This is a Court of Appeal decision. At first instance, the judge refused to enforce the adjudicator’s decision.This was because he came to the conclusion that there was more than one dispute. The contractor’s notice of adjudication identified a dispute in respect of the date for completion of the contract, and also the sum of Valuation No. 9. The adjudicator dealt with both of these issues and made a decision. At enforcement, the first instance judge concluded that there were two separate disputes and therefore refused to enforce the decision. Under the Act, it is only possible to refer “a dispute” not multiple disputes.

Lord Justice Dyson gave the leading judgment. He concluded that the first instance judge was entirely correct. The question as to whether more than one dispute had been referred was a question of fact. In this instance, there were two unrelated disputes. While the completion date was in dispute, there was no link between that dispute and Valuation 9. The contractor argued that one of the items in the valuation relating to the supply of a Portakabin (being a time-related item) meant that there was some link between the valuation and the completion date. The contractor argued that the role of the adjudicator was inquisitorial, and therefore the adjudicator while acting inquisitorial would have realised that the time-related Portakabin had some impact on the completion date.
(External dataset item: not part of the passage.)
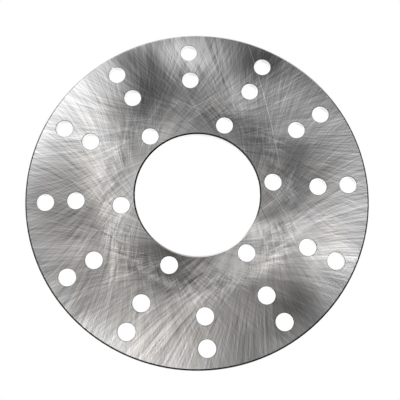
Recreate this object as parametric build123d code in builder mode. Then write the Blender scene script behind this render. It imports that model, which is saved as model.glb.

Lord Justice Dyson considered that the Portakabin had no materiality to the issues that had been raised with the adjudicator. He said that if Valuation 9 had included the claim for extended preliminaries relating to the completion date, then there would have been a clear link, and so there would have been one dispute. He noted that the time-related claim was in fact included in Valuation 10 which had not been referred to adjudication.